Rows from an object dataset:
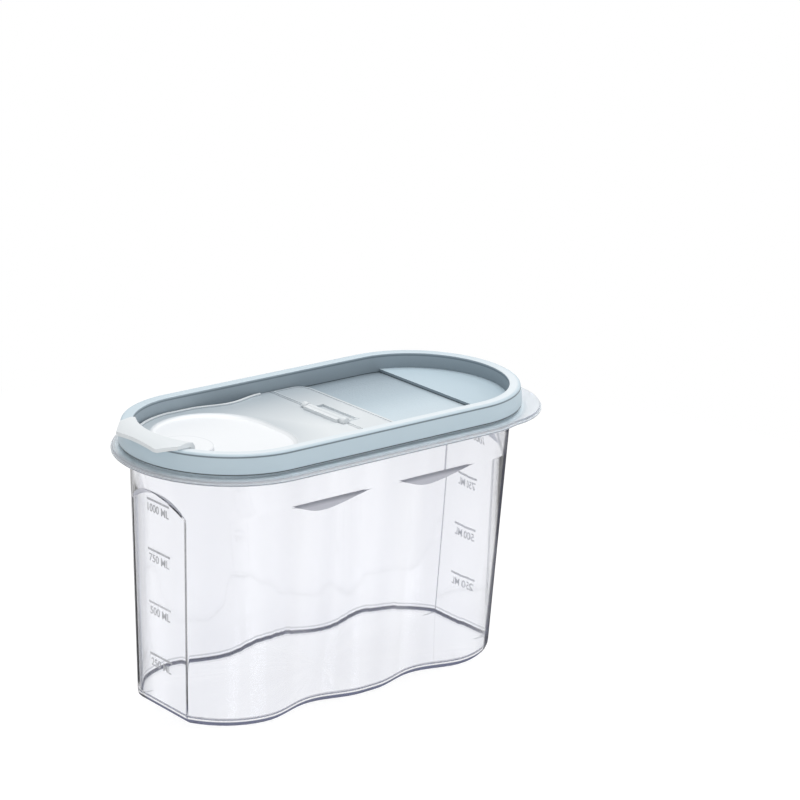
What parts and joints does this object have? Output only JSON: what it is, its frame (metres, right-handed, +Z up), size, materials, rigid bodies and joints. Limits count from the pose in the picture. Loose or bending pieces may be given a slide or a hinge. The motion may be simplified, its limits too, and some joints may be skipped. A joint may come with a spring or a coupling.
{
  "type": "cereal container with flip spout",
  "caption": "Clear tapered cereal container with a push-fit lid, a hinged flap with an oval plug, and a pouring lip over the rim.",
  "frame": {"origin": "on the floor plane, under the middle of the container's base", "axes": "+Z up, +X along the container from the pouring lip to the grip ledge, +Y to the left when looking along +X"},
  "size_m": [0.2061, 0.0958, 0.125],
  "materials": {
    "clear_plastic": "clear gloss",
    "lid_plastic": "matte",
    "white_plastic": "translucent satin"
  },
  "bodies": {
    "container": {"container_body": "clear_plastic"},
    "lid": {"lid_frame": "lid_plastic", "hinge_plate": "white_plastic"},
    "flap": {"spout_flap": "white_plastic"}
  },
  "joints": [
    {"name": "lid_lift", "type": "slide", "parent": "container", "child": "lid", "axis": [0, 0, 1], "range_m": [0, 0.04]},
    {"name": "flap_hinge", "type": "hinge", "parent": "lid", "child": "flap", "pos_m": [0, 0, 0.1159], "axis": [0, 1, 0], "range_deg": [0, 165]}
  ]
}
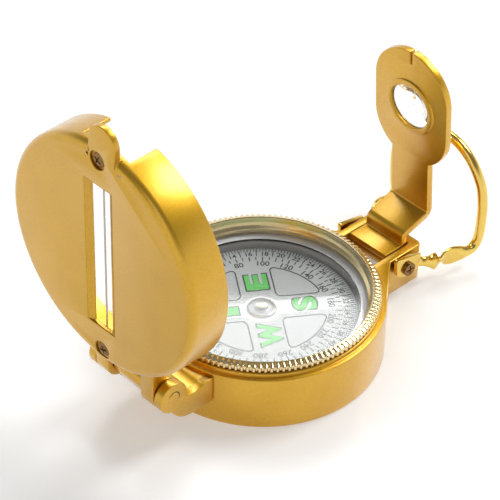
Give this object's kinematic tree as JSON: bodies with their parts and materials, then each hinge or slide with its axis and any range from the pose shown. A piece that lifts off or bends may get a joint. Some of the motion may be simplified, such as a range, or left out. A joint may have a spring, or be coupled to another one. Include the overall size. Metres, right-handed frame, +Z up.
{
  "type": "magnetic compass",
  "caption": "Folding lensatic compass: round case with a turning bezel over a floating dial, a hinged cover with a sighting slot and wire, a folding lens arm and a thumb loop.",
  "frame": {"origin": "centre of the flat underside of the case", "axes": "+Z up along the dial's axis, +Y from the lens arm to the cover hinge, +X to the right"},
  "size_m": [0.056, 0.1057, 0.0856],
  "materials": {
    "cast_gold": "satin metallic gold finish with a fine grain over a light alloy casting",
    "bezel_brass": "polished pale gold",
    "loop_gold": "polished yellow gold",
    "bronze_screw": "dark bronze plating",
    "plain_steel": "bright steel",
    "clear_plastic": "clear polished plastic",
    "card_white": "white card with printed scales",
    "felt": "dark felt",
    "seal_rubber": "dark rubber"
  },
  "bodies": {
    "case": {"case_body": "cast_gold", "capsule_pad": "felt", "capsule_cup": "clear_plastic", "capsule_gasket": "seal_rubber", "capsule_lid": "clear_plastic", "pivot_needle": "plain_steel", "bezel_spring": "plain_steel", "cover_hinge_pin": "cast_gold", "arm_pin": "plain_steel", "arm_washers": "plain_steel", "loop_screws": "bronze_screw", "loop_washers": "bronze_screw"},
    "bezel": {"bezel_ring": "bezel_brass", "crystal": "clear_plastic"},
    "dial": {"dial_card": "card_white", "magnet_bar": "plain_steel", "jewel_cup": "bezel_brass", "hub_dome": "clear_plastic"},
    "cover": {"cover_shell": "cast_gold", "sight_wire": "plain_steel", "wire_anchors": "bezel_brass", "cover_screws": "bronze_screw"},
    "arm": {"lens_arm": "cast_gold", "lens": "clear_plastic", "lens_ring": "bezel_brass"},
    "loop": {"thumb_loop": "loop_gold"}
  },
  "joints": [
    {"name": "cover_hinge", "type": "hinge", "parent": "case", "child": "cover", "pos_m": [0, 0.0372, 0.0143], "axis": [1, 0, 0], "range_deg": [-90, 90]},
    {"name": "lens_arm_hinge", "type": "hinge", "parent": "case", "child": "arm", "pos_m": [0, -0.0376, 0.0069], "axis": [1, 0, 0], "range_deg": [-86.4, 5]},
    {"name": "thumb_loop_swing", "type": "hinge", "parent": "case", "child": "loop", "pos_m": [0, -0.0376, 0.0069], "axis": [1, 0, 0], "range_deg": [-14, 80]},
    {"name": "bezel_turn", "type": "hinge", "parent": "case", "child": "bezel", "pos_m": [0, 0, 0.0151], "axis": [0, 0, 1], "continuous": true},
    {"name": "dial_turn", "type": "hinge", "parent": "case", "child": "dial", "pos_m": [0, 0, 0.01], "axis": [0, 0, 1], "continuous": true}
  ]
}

_Exercise aim_
Quote all the records exactly, please, leaving none out.

_Full output_
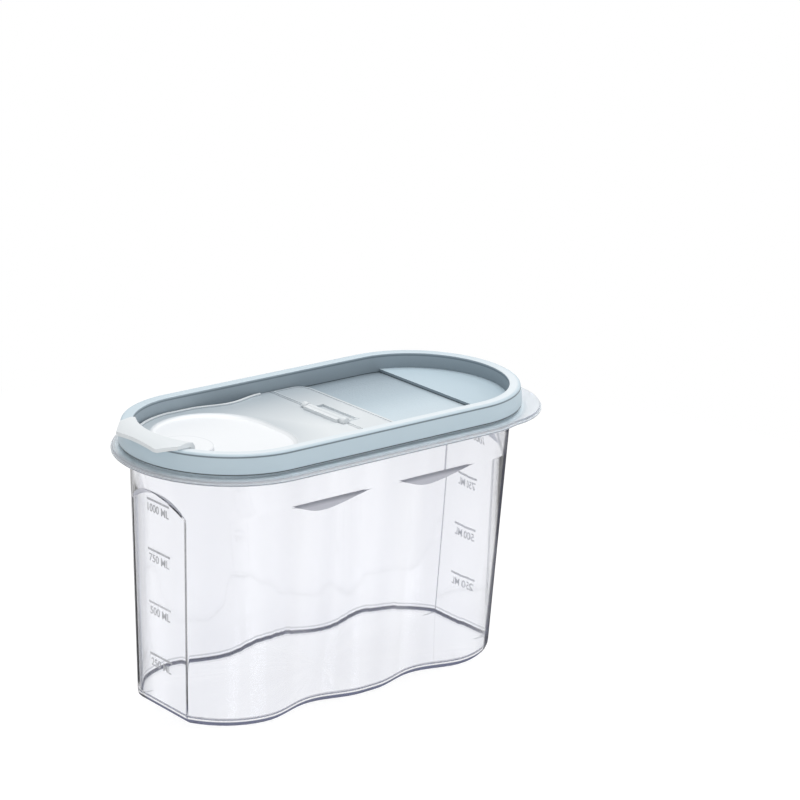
What parts and joints does this object have? Output only JSON: what it is, its frame (metres, right-handed, +Z up), size, materials, rigid bodies and joints. Limits count from the pose in the picture. Loose or bending pieces may be given a slide or a hinge. The motion may be simplified, its limits too, and some joints may be skipped. A joint may come with a spring or a coupling.
{
  "type": "cereal container with flip spout",
  "caption": "Clear tapered cereal container with a push-fit lid, a hinged flap with an oval plug, and a pouring lip over the rim.",
  "frame": {"origin": "on the floor plane, under the middle of the container's base", "axes": "+Z up, +X along the container from the pouring lip to the grip ledge, +Y to the left when looking along +X"},
  "size_m": [0.2061, 0.0958, 0.125],
  "materials": {
    "clear_plastic": "clear gloss",
    "lid_plastic": "matte",
    "white_plastic": "translucent satin"
  },
  "bodies": {
    "container": {"container_body": "clear_plastic"},
    "lid": {"lid_frame": "lid_plastic", "hinge_plate": "white_plastic"},
    "flap": {"spout_flap": "white_plastic"}
  },
  "joints": [
    {"name": "lid_lift", "type": "slide", "parent": "container", "child": "lid", "axis": [0, 0, 1], "range_m": [0, 0.04]},
    {"name": "flap_hinge", "type": "hinge", "parent": "lid", "child": "flap", "pos_m": [0, 0, 0.1159], "axis": [0, 1, 0], "range_deg": [0, 165]}
  ]
}
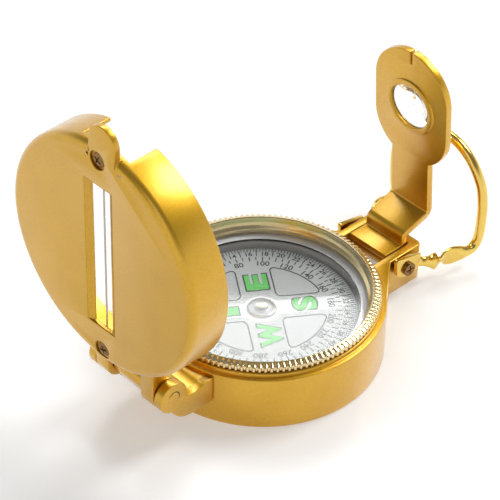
Give this object's kinematic tree as JSON: bodies with their parts and materials, then each hinge or slide with its axis and any range from the pose shown. A piece that lifts off or bends may get a joint. Some of the motion may be simplified, such as a range, or left out. A joint may have a spring, or be coupled to another one. Include the overall size. Metres, right-handed frame, +Z up.
{
  "type": "magnetic compass",
  "caption": "Folding lensatic compass: round case with a turning bezel over a floating dial, a hinged cover with a sighting slot and wire, a folding lens arm and a thumb loop.",
  "frame": {"origin": "centre of the flat underside of the case", "axes": "+Z up along the dial's axis, +Y from the lens arm to the cover hinge, +X to the right"},
  "size_m": [0.056, 0.1057, 0.0856],
  "materials": {
    "cast_gold": "satin metallic gold finish with a fine grain over a light alloy casting",
    "bezel_brass": "polished pale gold",
    "loop_gold": "polished yellow gold",
    "bronze_screw": "dark bronze plating",
    "plain_steel": "bright steel",
    "clear_plastic": "clear polished plastic",
    "card_white": "white card with printed scales",
    "felt": "dark felt",
    "seal_rubber": "dark rubber"
  },
  "bodies": {
    "case": {"case_body": "cast_gold", "capsule_pad": "felt", "capsule_cup": "clear_plastic", "capsule_gasket": "seal_rubber", "capsule_lid": "clear_plastic", "pivot_needle": "plain_steel", "bezel_spring": "plain_steel", "cover_hinge_pin": "cast_gold", "arm_pin": "plain_steel", "arm_washers": "plain_steel", "loop_screws": "bronze_screw", "loop_washers": "bronze_screw"},
    "bezel": {"bezel_ring": "bezel_brass", "crystal": "clear_plastic"},
    "dial": {"dial_card": "card_white", "magnet_bar": "plain_steel", "jewel_cup": "bezel_brass", "hub_dome": "clear_plastic"},
    "cover": {"cover_shell": "cast_gold", "sight_wire": "plain_steel", "wire_anchors": "bezel_brass", "cover_screws": "bronze_screw"},
    "arm": {"lens_arm": "cast_gold", "lens": "clear_plastic", "lens_ring": "bezel_brass"},
    "loop": {"thumb_loop": "loop_gold"}
  },
  "joints": [
    {"name": "cover_hinge", "type": "hinge", "parent": "case", "child": "cover", "pos_m": [0, 0.0372, 0.0143], "axis": [1, 0, 0], "range_deg": [-90, 90]},
    {"name": "lens_arm_hinge", "type": "hinge", "parent": "case", "child": "arm", "pos_m": [0, -0.0376, 0.0069], "axis": [1, 0, 0], "range_deg": [-86.4, 5]},
    {"name": "thumb_loop_swing", "type": "hinge", "parent": "case", "child": "loop", "pos_m": [0, -0.0376, 0.0069], "axis": [1, 0, 0], "range_deg": [-14, 80]},
    {"name": "bezel_turn", "type": "hinge", "parent": "case", "child": "bezel", "pos_m": [0, 0, 0.0151], "axis": [0, 0, 1], "continuous": true},
    {"name": "dial_turn", "type": "hinge", "parent": "case", "child": "dial", "pos_m": [0, 0, 0.01], "axis": [0, 0, 1], "continuous": true}
  ]
}